We took a few minutes to relax and admire the scenery before gathering up our packs and picking our way through the loose boulders on top of the ridge. At one point, I found myself clinging to the side of the mountain when a rock the size of a refrigerator came out from under my feet and crashed all the way to the bottom. I was able to grab some rocks and brush and pull myself back up to fairly solid ground. Davy was out of sight and thought it was me taking a fall, so I yelled that I was alright. We continued on and found a land bridge that led to the ridge where the two rams had been.

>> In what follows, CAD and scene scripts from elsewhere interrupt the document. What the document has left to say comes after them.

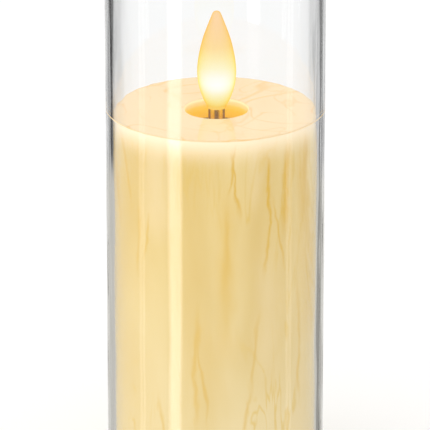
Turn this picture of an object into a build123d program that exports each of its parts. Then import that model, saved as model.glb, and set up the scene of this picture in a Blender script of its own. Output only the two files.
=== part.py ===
from build123d import *
import os
from math import cos, radians, sin

# A slim flameless candle: a real-wax shell inside a clear glass cylinder, with a frosted flame on a brass
# wick tube. A plastic base closes the glass from below and holds two AA cells behind a hinged door, and a
# three-position slide switch. Above the cells a riser carries the circuit board and the black lamp holder.
# Millimetres. Z = 0 is the surface that the candle stands on, and Z is the candle's axis. Front is -Y.

# ---- Driving dimensions -------------------------------------------------------------------------------
GLASS_R = 27.5  # outside of the glass
GLASS_WALL = 2.0
GLASS_TOP = 152.0
WAX_TOP = 100.0
WAX_GAP = 0.2  # between the wax and the glass
WAX_WALL = 4.5
WAX_ROOF = 8.0
WELL_R = 7.85  # the well in the wax around the wick tube
WELL_DEPTH = 4.9
WICK_X = 0.3  # the well, the wick tube and the flame stand a little off the glass's axis
FLAME_LOW = 100.3  # lower end of the flame bulb
FLAME_H = 25.2
FLAME_WALL = 0.85
TUBE_R = 2.15
TUBE_WALL = 0.3
FOOT_H = 1.0  # how far the feet stand out of the base
FLOOR_T = 3.0
SPIGOT_H = 6.0
SEAL_T = 0.6
CELL_R = 7.15
CELL_H = 50.5
CELL_X = 7.75
CELL_Y = 1.5
SWITCH_Y = -15.5
SWITCH_STEP = 2.0  # from one switch position to the next; the rest position is ON, at the +X end

# ---- Worked-out levels and radii ----------------------------------------------------------------------
BORE_R = GLASS_R - GLASS_WALL
BASE_LOW = FOOT_H
FLOOR_TOP = BASE_LOW + FLOOR_T
FLANGE_R = GLASS_R - 0.2
SPIGOT_R = BORE_R - 0.25
SPIGOT_IN_R = SPIGOT_R - 2.0
SPIGOT_TOP = FLOOR_TOP + SPIGOT_H
GLASS_LOW = FLOOR_TOP + SEAL_T
WAX_R = BORE_R - WAX_GAP
WAX_IN_R = WAX_R - WAX_WALL
WAX_LOW = SPIGOT_TOP
CAVITY_TOP = WAX_TOP - WAX_ROOF
WELL_FLOOR = WAX_TOP - WELL_DEPTH

# Battery case and door
CELL_BORE_R = CELL_R + 0.25
CASE_WALL = 1.2
CASE_X = CELL_X + CELL_BORE_R + CASE_WALL
CASE_Y = CELL_BORE_R + CASE_WALL
CONTACT_H = 3.6  # height of the compressed springs and contact leaves
CONTACT_T = 0.3
DOOR_T = 1.6
DOOR_TOP = BASE_LOW + DOOR_T
CONTACT_GAP = 0.15  # between the door's contacts and the cells
CELL_LOW = DOOR_TOP + CONTACT_T + CONTACT_H + CONTACT_GAP
CELL_TOP = CELL_LOW + CELL_H
CASE_ROOF_LOW = CELL_TOP + CONTACT_H + CONTACT_T
CASE_TOP = CASE_ROOF_LOW + 1.5
OPENING_X = CELL_X + CELL_BORE_R + 0.15  # half-length of the hole that the cells pass through
OPENING_Y = CELL_BORE_R + 0.15
REBATE_X = OPENING_X + 1.7  # half-length of the rebate that the door lies in
REBATE_Y = OPENING_Y + 1.65
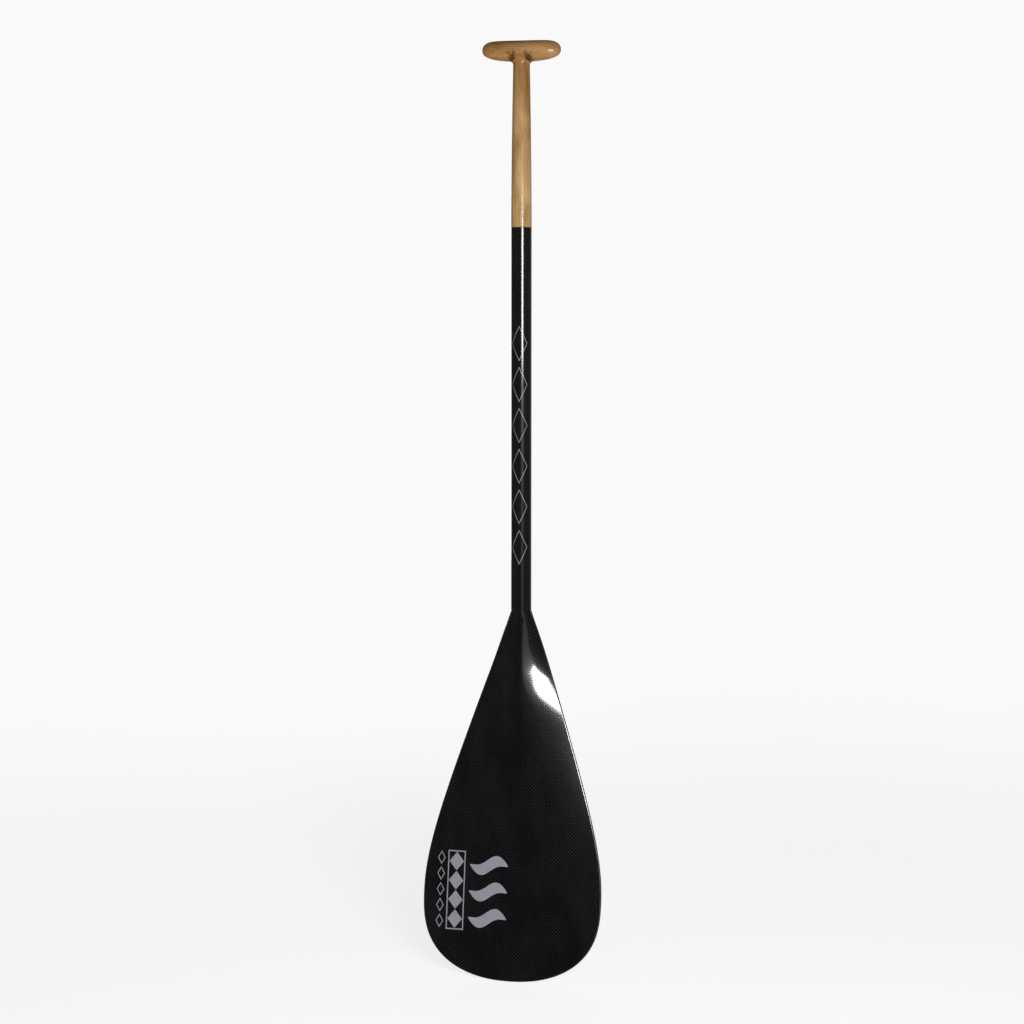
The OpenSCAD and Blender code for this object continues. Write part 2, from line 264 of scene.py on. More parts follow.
def slab_parts(front, back):
    """Points and faces of a closed sheet between two grids, with its four edge walls."""
    rows, cols = front.shape[:2]
    count = rows * cols
    faces = grid_faces(rows, cols, flip=True) + grid_faces(rows, cols, start=count)
    edge = ([(0, c) for c in range(cols)] + [(r, cols - 1) for r in range(1, rows)]
            + [(rows - 1, c) for c in range(cols - 2, -1, -1)]
            + [(r, 0) for r in range(rows - 2, 0, -1)])
    ring = [r * cols + c for r, c in edge]
    for i, a in enumerate(ring):
        b = ring[(i + 1) % len(ring)]
        faces.append((a, b, b + count, a + count))
    return np.concatenate([front.reshape(-1, 3), back.reshape(-1, 3)]), faces


def capped(rows, cols):
    """Quads between closed rings, with a flat cap on the first and the last."""
    faces = grid_faces(rows, cols, loop=True)
    faces.append(tuple(range(cols - 1, -1, -1)))
    faces.append(tuple((rows - 1) * cols + c for c in range(cols)))
    return faces


def closed(rows, cols):
    """Quads between closed rings, the last of them joined to the first."""
    last = (rows - 1) * cols
    return grid_faces(rows, cols, loop=True) + [
        (last + c, last + (c + 1) % cols, (c + 1) % cols, c) for c in range(cols)]


def lathe_rings(profile, segments=128):
    """Rings of points that a profile of (radius, z) points makes round the shaft axis."""
    profile = np.array(profile, float)
    turn = np.linspace(0, 2 * math.pi, segments, endpoint=False)
    return np.stack([
        profile[:, :1] * np.cos(turn), profile[:, :1] * np.sin(turn),
        profile[:, 1:] + 0 * turn], -1)


# ---------------------------------------------------------------- materials
# Places are in metres, so a noise scale is a count of cells per metre.
class Shader:
    """A procedural material on one Principled shader, with short calls for its nodes."""

    def __init__(self, name, **constants):
        self.material = bpy.data.materials.new(name)
        self.material.use_nodes = True
        self.tree = self.material.node_tree
        self.bsdf = self.tree.nodes["Principled BSDF"]
        for socket, value in constants.items():
            self.bsdf.inputs[socket.replace("_", " ")].default_value = value
        self.place = self.node("ShaderNodeTexCoord").outputs["Object"]

    def node(self, kind, links=None, **settings):
        made = self.tree.nodes.new(kind)
        for key, value in settings.items():
            setattr(made, key, value)
        for socket, value in (links or {}).items():
            if isinstance(value, bpy.types.NodeSocket):
                self.tree.links.new(value, made.inputs[socket])
            else:
                made.inputs[socket].default_value = value
        return made

    def math(self, operation, *values):
        return self.node("ShaderNodeMath", dict(enumerate(values)), operation=operation).outputs[0]

    def radius(self, a, b):
        return self.math("SQRT", self.math(
            "ADD", self.math("POWER", a, 2.0), self.math("POWER", b, 2.0)))

    def split(self, vector):
        made = self.node("ShaderNodeSeparateXYZ", {0: vector})
        return made.outputs[0], made.outputs[1], made.outputs[2]

    def scaled(self, factors, vector=None):
        """A vector, or the place when none is given, multiplied axis by axis."""
        return self.node("ShaderNodeVectorMath", {0: vector or self.place, 1: factors},
                         operation="MULTIPLY").outputs[0]

    def noise(self, vector, detail=3.0, roughness=0.5, distortion=0.0):
        return self.node("ShaderNodeTexNoise", {
            "Vector": vector, "Scale": 1.0, "Detail": detail, "Roughness": roughness,
            "Distortion": distortion}).outputs[0]

    def remap(self, value, low, high, to_low=0.0, to_high=1.0, kind="LINEAR"):
        return self.node("ShaderNodeMapRange", {
            0: value, 1: low, 2: high, 3: to_low, 4: to_high}, interpolation_type=kind).outputs[0]

    def ramp(self, value, *stops):
        """A colour ramp over (position, colour) stops."""
        made = self.node("ShaderNodeValToRGB", {0: value})
        elements = made.color_ramp.elements
        while len(elements) < len(stops):
            elements.new(0.5)
        for element, (position, colour) in zip(elements, stops):
            element.position = position
            element.color = (*colour, 1)
        return made.outputs[0]

    def blend(self, factor, a, b, kind="MIX"):
        made = self.node("ShaderNodeMix", data_type="RGBA", blend_type=kind)
        for socket, value in ((made.inputs[0], factor), (made.inputs[6], a), (made.inputs[7], b)):
            if isinstance(value, bpy.types.NodeSocket):
                self.tree.links.new(value, socket)
            else:
                socket.default_value = value if isinstance(value, float) else (*value, 1)
        return made.outputs[2]

    def choose(self, which, at_zero, at_one):
        """One of two values, or a mix of them when which lies between 0 and 1."""
        return self.node("ShaderNodeMix", {0: which, 2: at_zero, 3: at_one},
                         data_type="FLOAT").outputs[0]

    def bump(self, height, distance, strength=1.0, socket="Normal"):
        made = self.node("ShaderNodeBump", {
            "Height": height, "Distance": distance, "Strength": strength})
        self.tree.links.new(made.outputs[0], self.bsdf.inputs[socket])

    def set(self, socket, value):
        self.tree.links.new(value, self.bsdf.inputs[socket])


TOW = 2.3 * MM
TUBE_TOWS = 38
CARBON_TINT = np.array((1.0, 0.90, 1.02))
WEAVE_DEPTH = 0.06 * MM
CROWN_ROUND, DIM_TOWS = 0.8, 0.18


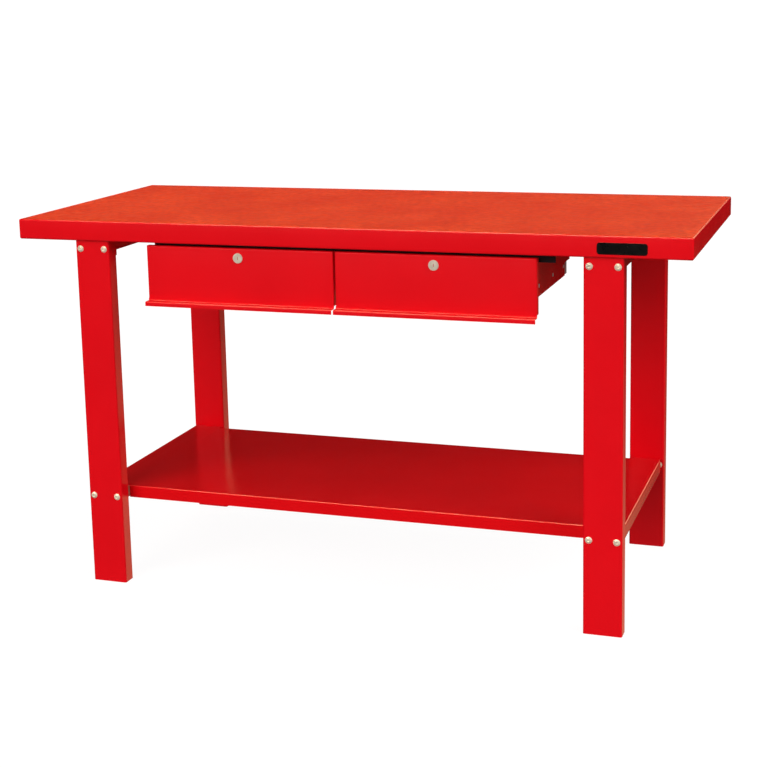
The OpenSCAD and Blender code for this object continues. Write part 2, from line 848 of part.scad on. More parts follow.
// The plug turns in the housing; its tail is square, and its key slot stands upright.
module lock_plug(side) {
    tail_end = cam_y + cam_t - face_y;
    face = -lock_head_h;
    color(nickel) at_lock(side) difference() {
        union() {
            bar_y([0, face, 0], plug_head_r, plug_head_h - 0.1);
            bar_y([0, face, 0], lock_plug_r, lock_len - face);
            block([-tail_w / 2, lock_len - 1, -tail_w / 2], [tail_w / 2, tail_end, tail_w / 2]);
        }
        block([-key_w / 2, face - 1, -key_h / 2], [key_w / 2, face + key_depth, key_h / 2]);
        bar_y([0, tail_end - 9, 0], rivet_r + thread_gap, 10);
    }
}

// At rest the cam points to the right and passes under the lock rail.
module lock_cam(side) {
    hole = tail_w / 2 + 0.1;
    color(zinc) at_lock(side) translate([0, cam_y - face_y, 0]) difference() {
        union() {
            bar_y([0, 0, 0], cam_w / 2, cam_t);
            bar_y([cam_len - cam_w / 2, 0, 0], cam_w / 2, cam_t);
            block([0, 0, -cam_w / 2], [cam_len - cam_w / 2, cam_t, cam_w / 2]);
        }
        block([-hole, -1, -hole], [hole, cam_t + 1, hole]);
    }
}

module cam_screw(side) {
    color(zinc) at_lock(side) translate([0, cam_y + cam_t - face_y, 0]) {
        bar_y([0, 0, 0], 2.4 * rivet_r, 2);
        bar_y([0, -8, 0], rivet_r, 8.5);
    }
}

// ---- the nodes ----

worktop_shell();
union() {  // worktop_stiffener_front
    worktop_stiffener(front_stiffener_d, [-leg_x, leg_x]);
}
union() {  // worktop_stiffener_middle
    worktop_stiffener(middle_stiffener_d, [-leg_x, leg_x]);
}
union() {  // worktop_stiffener_rear
    worktop_stiffener(rear_stiffener_d, [-leg_x, leg_x]);
}
leg(-leg_x, front_leg_y);  // leg_front_left
leg(leg_x, front_leg_y);  // leg_front_right
leg(-leg_x, rear_leg_y);  // leg_rear_left
leg(leg_x, rear_leg_y);  // leg_rear_right
top_rail(-1);  // top_rail_left
top_rail(1);  // top_rail_right
shelf_rail(-1);  // shelf_rail_left
shelf_rail(1);  // shelf_rail_right
shelf_tray();
shelf_stiffener();
leg_bolts();
leg_washers();
leg_nuts();
worktop_screws();
lock_rail();
lock_catch();
carrier_screws();
hanger_left();
hanger_centre();
hanger_right();
label_plate();
runner_outer(-hanger_x, 1);  // left_runner_outer_l
runner_outer(-hanger_t / 2, -1);  // left_runner_outer_r
runner_outer(hanger_t / 2, 1);  // right_runner_outer_l
runner_outer(hanger_x, -1);  // right_runner_outer_r
runner_rivets();
tub(-1);  // left_tub
drawer_front(-1);  // left_front
front_nuts(-1);  // left_front_nuts
runner_inner(-hanger_x, 1);  // left_runner_inner_l
runner_inner(-hanger_t / 2, -1);  // left_runner_inner_r
runner_screws(-1);  // left_runner_screws
lock_housing(-1);  // left_lock_housing
lock_nut(-1);  // left_lock_nut
lock_plug(-1);  // left_lock_plug
lock_cam(-1);  // left_lock_cam
cam_screw(-1);  // left_cam_screw
runner_middle(-hanger_x, 1);  // left_runner_middle_l
runner_middle(-hanger_t / 2, -1);  // left_runner_middle_r
outer_ball_cages(-1);  // left_outer_ball_cages
inner_ball_cages(-1);  // left_inner_ball_cages
tub(1);  // right_tub
drawer_front(1);  // right_front
front_nuts(1);  // right_front_nuts
runner_inner(hanger_t / 2, 1);  // right_runner_inner_l
runner_inner(hanger_x, -1);  // right_runner_inner_r
runner_screws(1);  // right_runner_screws
lock_housing(1);  // right_lock_housing
lock_nut(1);  // right_lock_nut
lock_plug(1);  // right_lock_plug
lock_cam(1);  // right_lock_cam
cam_screw(1);  // right_cam_screw
runner_middle(hanger_t / 2, 1);  // right_runner_middle_l
runner_middle(hanger_x, -1);  // right_runner_middle_r
outer_ball_cages(1);  // right_outer_ball_cages
inner_ball_cages(1);  // right_inner_ball_cages
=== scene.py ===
# %% [markdown]
# # A steel workbench with two drawers
#
# A garage workbench is folded sheet steel: a worktop pan, four channel legs, cross rails, a shelf
# tray and two drawers on telescopic runners, powder coated and bolted together. The design, the
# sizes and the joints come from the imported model, the frame. These cells only add what the eye
# needs: the rounded folds of the visible sheets, the finishes, the studio and the camera.

# %% Load the frame
import json
import math

import bmesh
import bpy
import numpy as np
from mathutils import Matrix, Vector

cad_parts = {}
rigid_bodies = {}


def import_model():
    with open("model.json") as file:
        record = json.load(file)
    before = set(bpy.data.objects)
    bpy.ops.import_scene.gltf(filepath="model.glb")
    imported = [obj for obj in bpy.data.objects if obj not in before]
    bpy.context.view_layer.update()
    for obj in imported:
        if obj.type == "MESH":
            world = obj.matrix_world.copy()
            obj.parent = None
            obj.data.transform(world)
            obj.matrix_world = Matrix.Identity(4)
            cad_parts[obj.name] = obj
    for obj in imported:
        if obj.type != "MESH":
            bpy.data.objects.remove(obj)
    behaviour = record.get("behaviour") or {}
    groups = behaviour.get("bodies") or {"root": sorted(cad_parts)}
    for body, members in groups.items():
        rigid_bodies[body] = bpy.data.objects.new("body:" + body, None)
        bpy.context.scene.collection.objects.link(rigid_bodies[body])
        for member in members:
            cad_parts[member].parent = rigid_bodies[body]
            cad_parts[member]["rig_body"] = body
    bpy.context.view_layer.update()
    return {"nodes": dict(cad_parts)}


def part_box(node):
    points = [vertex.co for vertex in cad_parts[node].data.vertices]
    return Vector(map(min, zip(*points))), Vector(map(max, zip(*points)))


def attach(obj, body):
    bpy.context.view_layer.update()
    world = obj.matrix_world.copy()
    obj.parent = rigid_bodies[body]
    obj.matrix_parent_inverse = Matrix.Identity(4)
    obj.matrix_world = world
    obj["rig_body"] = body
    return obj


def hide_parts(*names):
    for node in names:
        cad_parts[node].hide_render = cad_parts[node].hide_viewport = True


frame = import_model()
nodes = frame["nodes"]
MM = 0.001

# %% Which slot of the record each node takes its finish from
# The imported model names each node's material after its slot.
slot_of = {name: node.data.materials[0].name.split(".")[0] for name, node in nodes.items()}
print("slots:", sorted(set(slot_of.values())))

# %% [markdown]
# ## The camera
#
# A catalogue view of a long object is taken from a few metres away with a long lens, so that
# upright legs stay nearly upright. The camera here stands in front of the bench's right end and
# looks down a little. A small vertical shift does what a view camera's rising front does: it
# moves the bench in the picture without tilting the camera any further.

# %% Place the camera
CAMERA_AT = (1.1386, -3.3200, 1.3072)
CAMERA_YAW = math.radians(18.857)
CAMERA_PITCH = math.radians(10.126)
CAMERA_ROLL = math.radians(-1.227)
CAMERA_LENS = 72.653
CAMERA_SHIFT = -0.14
SENSOR_WIDTH = 36


def camera_axes(yaw, pitch, roll):
    """Right, up and forward: forward is +Y turned left by yaw and down by pitch, then rolled."""
    forward = np.array([
        -math.sin(yaw) * math.cos(pitch), math.cos(yaw) * math.cos(pitch), -math.sin(pitch)
    ])
    level = np.array([math.cos(yaw), math.sin(yaw), 0.0])
    rise = np.cross(level, forward)
    right = math.cos(roll) * level + math.sin(roll) * rise
    up = math.cos(roll) * rise - math.sin(roll) * level
    return right, up, forward


right, up, forward = camera_axes(CAMERA_YAW, CAMERA_PITCH, CAMERA_ROLL)
camera_data = bpy.data.cameras.new("view_camera")
camera_data.lens = CAMERA_LENS
camera_data.sensor_width = SENSOR_WIDTH
camera_data.shift_y = CAMERA_SHIFT
camera = bpy.data.objects.new("view_camera", camera_data)
bpy.context.scene.collection.objects.link(camera)
turn = np.eye(4)
turn[:3, :3] = np.column_stack([right, up, -forward])
turn[:3, 3] = CAMERA_AT
camera.matrix_world = Matrix(turn.tolist())
bpy.context.scene.camera = camera
print("camera looks along", [round(float(v), 3) for v in forward])

# %% [markdown]
# ## Surfaces from grids of points
#
# Every new piece below is a surface: a grid of points worked out at once with numpy, then handed
# to the mesh. Blender's own primitives could be bevelled and cut into shape instead, but then each
# fold's radius depends on the order of the modifiers. A grid says exactly where the metal is, and
# the same few lines make a worktop, a drawer or a bolt.


# %% Faces between the points of a grid
# Points nearer than MERGE_WITHIN metres are one, and edges shorter than SLIVER go. Edges sharper
# than SHARP_ANGLE degrees stay crisp under smooth shading.
MERGE_WITHIN = 1e-6
SLIVER = 1e-7
SHARP_ANGLE = 35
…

We located my ram where he had stopped tumbling about 200 yards from the top with a horn wedged under some rocks. It had been well over an hour since I took the shot and all of the emotion finally hit me. We had spent the last five hours navigating some of the gnarliest terrain I’d ever hunted, all while dealing with rain, snow, and hail. Now I stood in awe admiring this beautiful ram with the glacier-covered mountains as a backdrop. We said a prayer, thanking God for this amazing experience and for this ram.
The sun was setting as we headed off on a 10-hour pack out, covering the nine miles back to camp. We made countless drainage and river crossings and stopped once for a warming fire. Our packs were heavy, but the smiles seemed to lighten the load. I’m very grateful for Davy’s positive attitude and strong back.
All I ever wanted from this hunt was a fun adventure and a legal ram. Our butt-kicker stalk along with this amazing ram far exceeded any expectations! Alaska Fish and Game aged him at 10 years old and 38 2/8".